田中幸雄は日本ハムひとすじ22年の「ミスター・ファイターズ」。現役引退後は2軍打撃コーチ(再任含む)、1軍打撃コーチを経て、2015年から2軍監督に就任。
現役時代のキャリアと引退後の役割をみれば、田中が次期監督候補の筆頭に位置づけられる。ちなみに他球団を見回しても、名球会有資格者クラスの2軍監督は田中を含めて3人だけ。これは会社人事に例えるなら、“役員への昇格前に現場経験を積ませるために支店長ポストに着任した”といったところか。
金子誠は2014年の現役引退後、チーム統轄本部特命コーチを経て、2016年から1軍打撃コーチに就任。

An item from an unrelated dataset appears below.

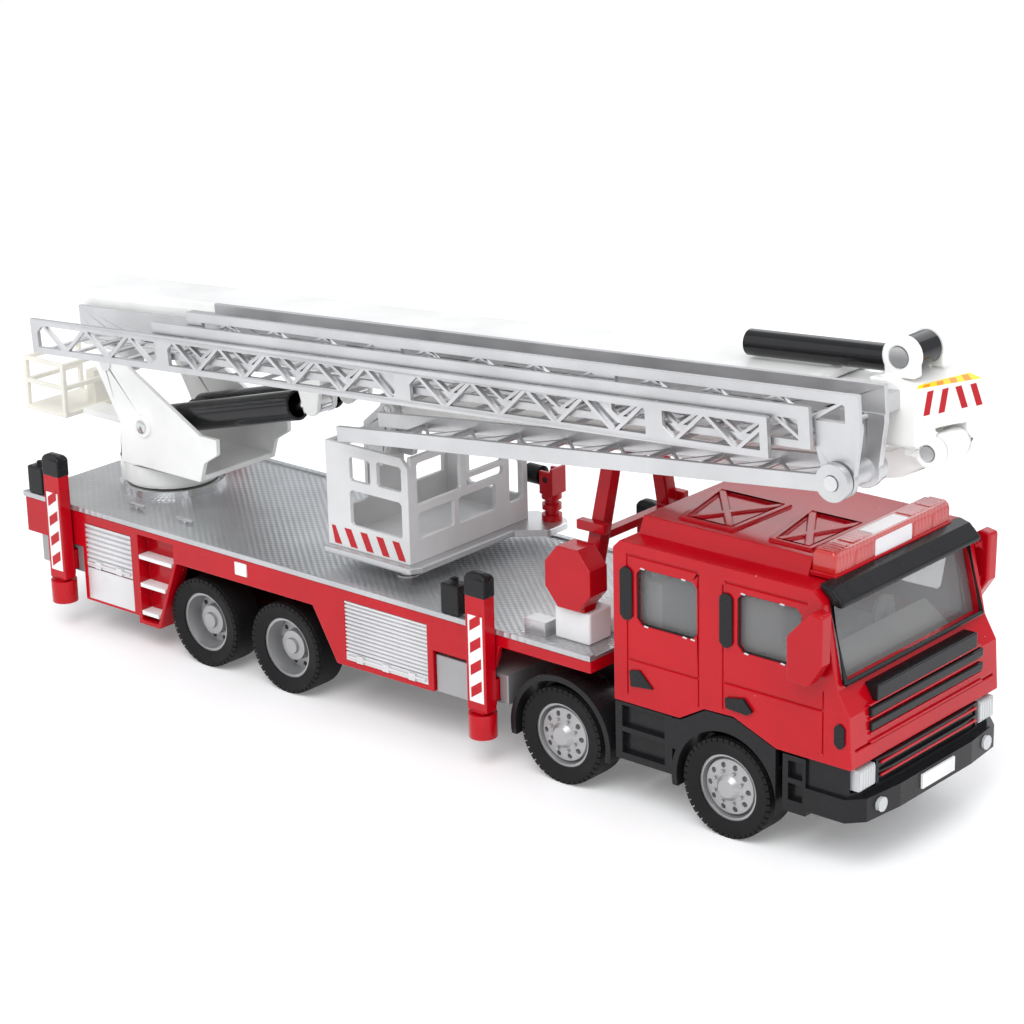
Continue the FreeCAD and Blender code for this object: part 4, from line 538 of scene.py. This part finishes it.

金子もまたチーム生えぬきの重鎮の一人。何といっても選手のよき兄貴分であり、チームの精神的支柱でもある。金子の現役時代、負傷でチームを離脱した際にはほかの選手たちが浮き足立ち、チームのバランスが崩れかけたほどだ。
監督就任のタイミングはさておき、現在の経験が将来に生かされることは間違いない。
稲葉篤紀が2015年から就任したスポーツ・コミュニティ・オフィサー(SCO)とは「球団企業理念活動の責任者」で、野球競技の普及や社会貢献活動の推進、選手会とのパイプ役も務めるという球団初の役職だ。
稲葉といえば『報道ステーション』(テレビ朝日)の野球解説者のイメージが強いが、現在も球団の重職に就き、現役時代から引き続き背番号「41」を与えられている。
そして「報ステ野球解説者」といえば、前任者が工藤公康ソフトバンク監督で、その前が栗山監督。巷でささやかれている「監督への階段」だ。
指導者としても2015年から侍ジャパンのコーチを務めている稲葉は、その階段を着実に登っているといえる。
過去にも驚きの人材登用を行った日本ハム。前回の栗山監督就任のような外部招聘というサプライズがないとはいえないが、いつの日かこの3名のレジェンドが胴上げされる日を楽しみに待ちたい。